5.2. Heating Performances of Battery and HVAC for Integrated System with Serial Circuit

The experimental results for battery and HVAC heating performances of the integrated system with serial circuit, such as battery out temperature, battery temperature rise rate, battery heating capacity and HVAC heating capacity at various heater powers are discussed in this section.

5.2.1. Battery out Temperature and Battery Temperature Rise Rate

The variation of battery out temperature with time for the integrated system with serial circuit at various heater powers is presented in Figure 5a. As the heater power increases from 2 kW to 6 kW, the battery out temperature increases. Hence, higher heater power shows faster battery heating performance compare with lower heater power. In the case of an integrated system with a serial circuit, full flow rate of working fluid is used in battery heating, therefore, the time needed to reach 40 °C is shorter than the integrated system with parallel circuit for all heater powers. The battery out temperature reaches to 40 °C within 400 s for 6 kW heater power, which is within 600 s for 4 kW heater power and that within 1200 s for 2 kW heater power. Ruan et al. have also shown the heating temperature behavior of single cell battery over the time. The battery heating from temperature of −30 °C to 2.1 °C is achieved within 103 s [5].

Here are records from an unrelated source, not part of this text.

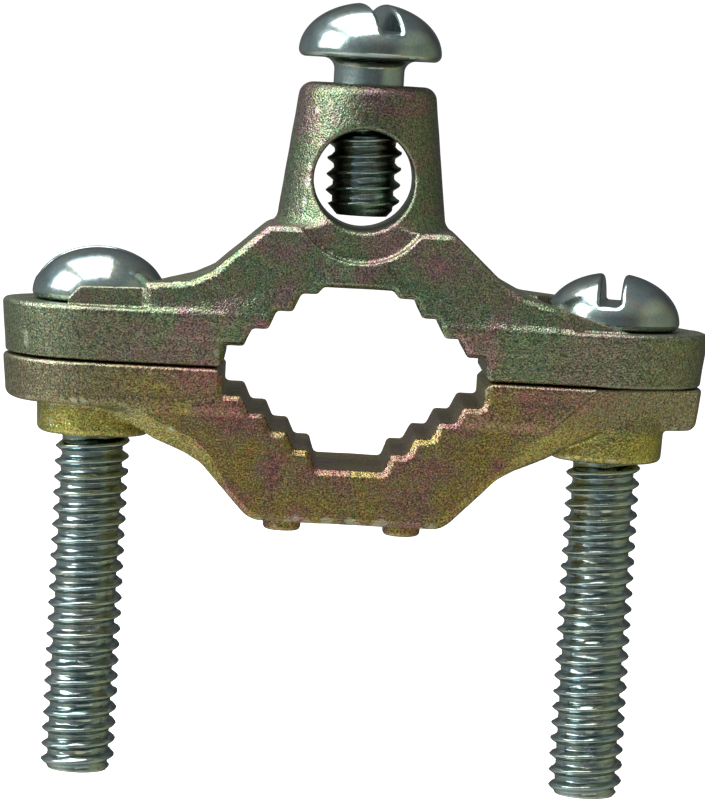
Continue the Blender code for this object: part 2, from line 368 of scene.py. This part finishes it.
def lower_jaw_shape(x, y, z):
    flange = meet(stadium(x, y, z, LOWER_HIGH[0] - LOWER_LOW[0], -GAP), z + GAP, 0.35)
    flange = meet(flange, -LOWER_FLANGE - z, 0.7)
    under = polygon(x, z, LOWER_ARCH)
    # The strut's lower corner has a wider bevel, front left and back right, which dies out lower down.
    out_along = np.where(y < 0, -x, x)
    widening = np.clip((out_along - STRUT_BEVEL_FROM) / STRUT_BEVEL_RUN, 0, 1)
    width = np.maximum(ARCH_BEVEL, STRUT_BEVEL * widening)
    arch = bevelled(under, np.abs(y) - HALF_ARCH, width)
    shape = join(flange, arch, 0.5)
    for side in (1, -1):
        foot = LOWER_LOW[2] - PARTING
        nub = cone(x - side * NUB_X - NUB_SHIFT, y, z, (NUB_RADIUS, foot), (NUB_RADIUS + 0.1, BOTTOM))
        nub = meet(nub, foot - z, 0.35)
        shape = join(shape, np.maximum(nub, z + 10.0), 0.3)
        shape = cut(shape, strut_relief(x, y, z, side), 0.3)
    for side, axis, screw_bottom in screw_sides():
        boss = cone(x - axis, y, z, (BOSS_RADIUS, BOSS_BOTTOM), (BOSS_RADIUS + 0.25, -1.5))
        boss = meet(meet(boss, BOSS_BOTTOM - z, 0.55), z + 1.5, 0.1)
        shape = join(shape, boss, 0.35)
        shape = cut(shape, tapped_hole(x, y, z, axis, screw_bottom), 0.12)
    shape = bevelled(shape, -polygon(x, z, LOWER_OPENING), LOWER_BEVEL)
    return shape + CAST_RIPPLE * ripple(x, y, z, RIPPLE_SIZE, 5)


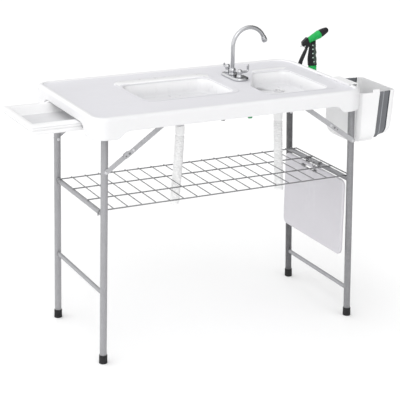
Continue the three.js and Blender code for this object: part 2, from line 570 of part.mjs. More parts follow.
// -------------------------------------------------------------------- faucet
{
  const g = new THREE.Group();
  table.add(g);
  const [fx, fy] = FAUCET;
  const zb = DECK_Z + GAP, zt = 947;
  let base = raised(roundRect(134, 199, fy - 73, fy + 73, 29), zb, zt, 3, 2);
  base = cut(base, box(fx - 60, fx + 60, fy - 100, fy + 100, zb - 30, zb));
  put(g, 'faucet_base', base, ...CHROME);
  // gooseneck spout with collar, arch and outlet nut, in the plane of the table
  const cx = fx + ARC_R;
  const pts = [V(fx, fy, 962), V(fx, fy, 1000), V(fx, fy, 1040)];
  const a0 = Math.PI, a1 = 0.4;
  for (let i = 0; i <= 10; i++) {
    const a = a0 + ((a1 - a0) * i) / 10;
    pts.push(V(cx + ARC_R * Math.cos(a), fy, SPOUT_TOP_Z + ARC_R * Math.sin(a)));
  }
  const end = pts[pts.length - 1];
  const tdir = V(Math.sin(a1), 0, -Math.cos(a1)).normalize();
  let spout = wire(pts, SPOUT_R, 12, 30);
  spout = join(spout,
    rod(V(fx, fy, zt + GAP), V(fx, fy, 955), 14, 20), rod(V(fx, fy, 954), V(fx, fy, 972), 12.5, 20, 10),
    rod(end.clone().addScaledVector(tdir, -3), end.clone().addScaledVector(tdir, 20), 10.5, 16));
  put(g, 'faucet_spout', spout, ...CHROME);
  const levers = [[-HANDLE_DY, 'front_handle', 35, 0, 968, 990], [HANDLE_DY, 'rear_handle', 2, 33, 966, 972]];
  for (const [dy, n, lx, ly, za, zc] of levers) {
    const hy = fy + dy;
    let h = rod(V(TAP_X, hy, zt + GAP), V(TAP_X, hy, 967), 11.5, 18, 9.5);
    h = join(h, ball(V(TAP_X, hy, 968), 9.8, 14), rod(V(TAP_X, hy, 966), V(TAP_X + lx, hy + ly, za), 5.4, 10, 4.4),
      ball(V(TAP_X + lx, hy + ly, za), 5, 10), rod(V(TAP_X + lx, hy + ly, za), V(TAP_X + lx, hy + ly, zc), 4.6, 10, 4),
      ball(V(TAP_X + lx, hy + ly, zc), 4.4, 10));
    put(g, n, h, ...CHROME);
  }
  // tails through the deck, each with its nut and a hose connector
  const zu = DECK_UNDER_Z - GAP;
  let rear = join(rod(V(TAP_X, fy + HANDLE_DY, 880), V(TAP_X, fy + HANDLE_DY, zb - GAP), 9.5, 16),
    rod(V(TAP_X, fy + HANDLE_DY, zu - 9), V(TAP_X, fy + HANDLE_DY, zu), 15.5, 6),
    wire([V(TAP_X, fy + HANDLE_DY, 884), V(TAP_X, fy + HANDLE_DY, 860), V(TAP_X - 5, fy + HANDLE_DY + 4, 820), V(TAP_X - 10, fy + HANDLE_DY + 8, 785)], 6.5, 8, 8),
    rod(V(TAP_X - 10, fy + HANDLE_DY + 8, 788), V(TAP_X - 11, fy + HANDLE_DY + 9, 752), 9.5, 12));
  put(g, 'rear_inlet', rear, ...BLACK);
  let front = join(rod(V(TAP_X, fy - HANDLE_DY, 880), V(TAP_X, fy - HANDLE_DY, zb - GAP), 9.5, 16),
    rod(V(TAP_X, fy - HANDLE_DY, zu - 9), V(TAP_X, fy - HANDLE_DY, zu), 15.5, 6),
    wire([V(TAP_X, fy - HANDLE_DY, 884), V(TAP_X, fy - HANDLE_DY, 865), V(TAP_X + 8, fy - HANDLE_DY - 30, 845), V(TAP_X + 16, fy - HANDLE_DY - 60, 828)], 6.5, 8, 8),
    rod(V(TAP_X + 16, fy - HANDLE_DY - 60, 832), V(TAP_X + 16, fy - HANDLE_DY - 62, 800), 9.5, 12));
  put(g, 'front_inlet', front, ...GREEN);
}

// -------------------------------------------------------------------- nozzle
{
  const g = new THREE.Group();
  table.add(g);
  const y = NZ_Y;
  const cx = 595, pv = V(562, y, 1001);
  const across = (p, h) => [V(p.x, y - h, p.z), V(p.x, y + h, p.z)];
  const d = V(53, 0, 23.7).normalize();
  const s0 = V(570.1, y, 1022.7);
  const s1 = s0.clone().addScaledVector(d, 58);
  // grip with its rear block, a saddle under the barrel, a slot for the
  // trigger's tongue and the pin through it
  let handle = slabY([[574, 919.5], [615, 919.5], [610, 932], [610, 950], [606, 962], [609, 974], [604.5, 988], [603.4, 1020],
    [600, 1030], [575, 1028], [566.4, 1036.4], [560.9, 1036], [549, 1026], [540.6, 1018.5], [543, 1006], [551, 997.6],
    [566.7, 993.4], [571, 999], [576, 1000], [578, 992], [575, 975], [572, 950]], y - 11, y + 11);
  handle = cut(handle, rod(s0.clone().addScaledVector(d, -GAP), s1.clone().addScaledVector(d, 20), 12 + GAP, 24, 19.4 + GAP),
    rod(...across(pv, 3.6), 7, 16), box(553, 571, y - 3.6, y + 3.6, 985, 1001), rod(...across(V(548, y, 1013), 14), 3, 12));
  for (const q of [-1, 1]) {
    handle = cut(handle, box(530, 564, Math.min(y + q * 7.5, y + q * 20), Math.max(y + q * 7.5, y + q * 20), 980, 1050));
  }
  handle = join(handle, rod(...across(pv, 7.9), 2, 10));
  put(g, 'nozzle_handle', handle, ...BLACK);
  put(g, 'nozzle_base_ring', join(rod(V(cx, y, 897), V(cx, y, 919.2), 17.4, 20, 17),
    rod(V(cx, y, 868), V(cx, y, 898), 11.5, 16)), ...GREEN);
  put(g, 'nozzle_barrel', rod(s0, s1, 12, 20, 17.5), ...GREEN);
  const t0 = s1.clone().addScaledVector(d, GAP);
  put(g, 'nozzle_tip', join(rod(t0, t0.clone().addScaledVector(d, 24), 16, 20, 13.4),
    rod(t0.clone().addScaledVector(d, 23), t0.clone().addScaledVector(d, 36), 13, 20, 10.6),
    rod(t0.clone().addScaledVector(d, 35), t0.clone().addScaledVector(d, 40), 10, 16, 6.5)), ...BLACK);
  // trigger lever, its tongue bored for the pin
  const trig = slabY([[558.3, 990], [568.7, 990], [561, 972], [552.3, 954], [545.3, 934], [543.3, 920], [540, 912.5], [534.5, 911], [529.3, 914.5],
    [530.3, 934], [539.2, 954], [548.8, 972]], y - 8, y + 8);
  put(g, 'nozzle_trigger', cut(join(trig, slabY([[559, 988], [567, 988], [566.8, 1001], [557.2, 1001]], y - 3.2, y + 3.2),
    rod(...across(pv, 3.2), 5, 16)), rod(...across(pv, 6), 2.4, 10)), ...BLACK);
  // wire bail behind the block, which swings down over the trigger
  const bl = [V(552, y - 9.3, 1003), V(546, y - 9.3, 1001.6), V(541.5, y - 9, 1001), V(538.8, y - 6.6, 1000.6), V(538.5, y, 1000.5),
    V(538.8, y + 6.6, 1000.6), V(541.5, y + 9, 1001), V(546, y + 9.3, 1001.6), V(552, y + 9.3, 1003)];
  put(g, 'nozzle_lock_wire', wire(bl, 1.2, 6, 24), ...STEEL);
  // holder on the apron: plate, arm and open ring for the stub
  let holder = join(box(TOP_X1 + GAP, TOP_X1 + 3, y - 24, y + 12, 868, 922),
    box(TOP_X1 + 1, cx, y - 6, y + 6, 883, 896.7), rod(V(cx, y, 883), V(cx, y, 896.7), 17, 20));
  holder = cut(holder, rod(V(cx, y, 870), V(cx, y, 900), 12.2, 20));
  put(g, 'nozzle_holder', holder, ...BLACK);
}

// ------------------------------------------------------- origin and placement
const SHIFT_X = 25, SHIFT_Y = 0;
table.position.set(SHIFT_X, SHIFT_Y, 0);

export default table;
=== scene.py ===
import bpy, bmesh, math
from mathutils import Vector, Matrix
from mathutils.geometry import delaunay_2d_cdt


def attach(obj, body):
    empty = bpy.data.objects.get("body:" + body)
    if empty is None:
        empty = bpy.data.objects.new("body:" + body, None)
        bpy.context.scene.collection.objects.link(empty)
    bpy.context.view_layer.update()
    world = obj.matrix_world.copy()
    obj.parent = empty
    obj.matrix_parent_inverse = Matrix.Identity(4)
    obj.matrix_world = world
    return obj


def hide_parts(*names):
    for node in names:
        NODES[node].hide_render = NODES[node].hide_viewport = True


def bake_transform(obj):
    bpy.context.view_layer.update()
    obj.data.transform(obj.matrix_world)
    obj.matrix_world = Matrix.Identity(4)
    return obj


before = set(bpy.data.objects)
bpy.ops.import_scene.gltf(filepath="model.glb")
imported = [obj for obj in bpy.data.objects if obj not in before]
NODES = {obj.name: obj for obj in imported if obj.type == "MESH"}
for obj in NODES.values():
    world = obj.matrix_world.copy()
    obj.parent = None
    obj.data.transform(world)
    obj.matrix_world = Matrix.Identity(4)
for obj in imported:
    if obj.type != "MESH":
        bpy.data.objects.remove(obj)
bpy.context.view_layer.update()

DX = 0.025


def P(x, y, z):
    return Vector((x / 1000 + DX, y / 1000, z / 1000))


# ------------------------------------------------------------------ camera
def make_camera():
    yaw, pitch, roll = math.radians(26.89), math.radians(18.576), math.radians(0.875)
    fwd = Vector((math.sin(yaw) * math.cos(pitch), math.cos(yaw) * math.cos(pitch), -math.sin(pitch)))
    right = Vector((math.cos(yaw), -math.sin(yaw), 0))
    up = right.cross(fwd)
    r = right * math.cos(roll) + up * math.sin(roll)
    u = -right * math.sin(roll) + up * math.cos(roll)
    m = Matrix((r, u, -fwd)).transposed().to_4x4()
    m.translation = Vector((-2.189 + DX, -4.278, 2.100))
    data = bpy.data.cameras.new("camera")
    data.lens = 118.2
    data.sensor_width = 36
    data.clip_end = 60
    cam = bpy.data.objects.new("camera", data)
    bpy.context.scene.collection.objects.link(cam)
    cam.matrix_world = m
    bpy.context.scene.camera = cam


make_camera()


# ------------------------------------------------------------ shape helpers
def V(*a):
    return Vector(a)


def spline(points, n=8):
    """points along a smooth centripetal curve through the given ones"""
    p = [Vector(q) for q in points]
    if len(p) == 2:
        return [p[0].lerp(p[1], i / n) for i in range(n + 1)]
    p = [p[0] * 2 - p[1]] + p + [p[-1] * 2 - p[-2]]
    out = []
    for i in range(1, len(p) - 2):
        p0, p1, p2, p3 = p[i - 1:i + 3]
        t0 = 0
        t1 = t0 + max((p1 - p0).length, 1e-9) ** 0.5
        t2 = t1 + max((p2 - p1).length, 1e-9) ** 0.5
        t3 = t2 + max((p3 - p2).length, 1e-9) ** 0.5
        for k in range(n):
            t = t1 + (t2 - t1) * k / n
            a1 = p0 * ((t1 - t) / (t1 - t0)) + p1 * ((t - t0) / (t1 - t0))
            a2 = p1 * ((t2 - t) / (t2 - t1)) + p2 * ((t - t1) / (t2 - t1))
            a3 = p2 * ((t3 - t) / (t3 - t2)) + p3 * ((t - t2) / (t3 - t2))
            b1 = a1 * ((t2 - t) / (t2 - t0)) + a2 * ((t - t0) / (t2 - t0))
            b2 = a2 * ((t3 - t) / (t3 - t1)) + a3 * ((t - t1) / (t3 - t1))
            out.append(b1 * ((t2 - t) / (t2 - t1)) + b2 * ((t - t1) / (t2 - t1)))
    out.append(p[-2])
    return out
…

The variation of battery temperature rise rate of the integrated system with serial circuit for various heater powers is shown in Figure 5b. As a result of the increase in the battery out temperature with increase in the heater power, the battery temperature rise rate is higher at higher heater power. The battery temperature rise rates are 102.90% and 204.60% higher for heater powers of 4 kW and 6 kW, respectively, compared to the battery temperature rise rate at heater power of 2 kW. The battery temperature rise rate is higher for the integrated system with serial circuit compare to the integrated system with parallel circuit for all heater powers because full flow rate of working fluid is used for battery heating in the integrated system with serial circuit which significantly enhances the battery out temperature for the integrated system with serial circuit compared with the integrated system with parallel circuit. The battery temperature rise rates in the case of an integrated system with serial circuit are higher by 83.20%, 119.20% and 94.60% for heater powers of 2 kW, 4 kW and 6 kW, respectively, compared to the integrated system with parallel circuit. Guo et al. have achieved the battery cell heating from temperature of −20.30 °C to 10.02 °C within 13.70 min at an average temperature rise of 2.21 °C/min and battery pack heating from a temperature of −20.84 °C to 10 °C is achieved within 12.40 min at an average temperature rise of 2.47 °C/min [4].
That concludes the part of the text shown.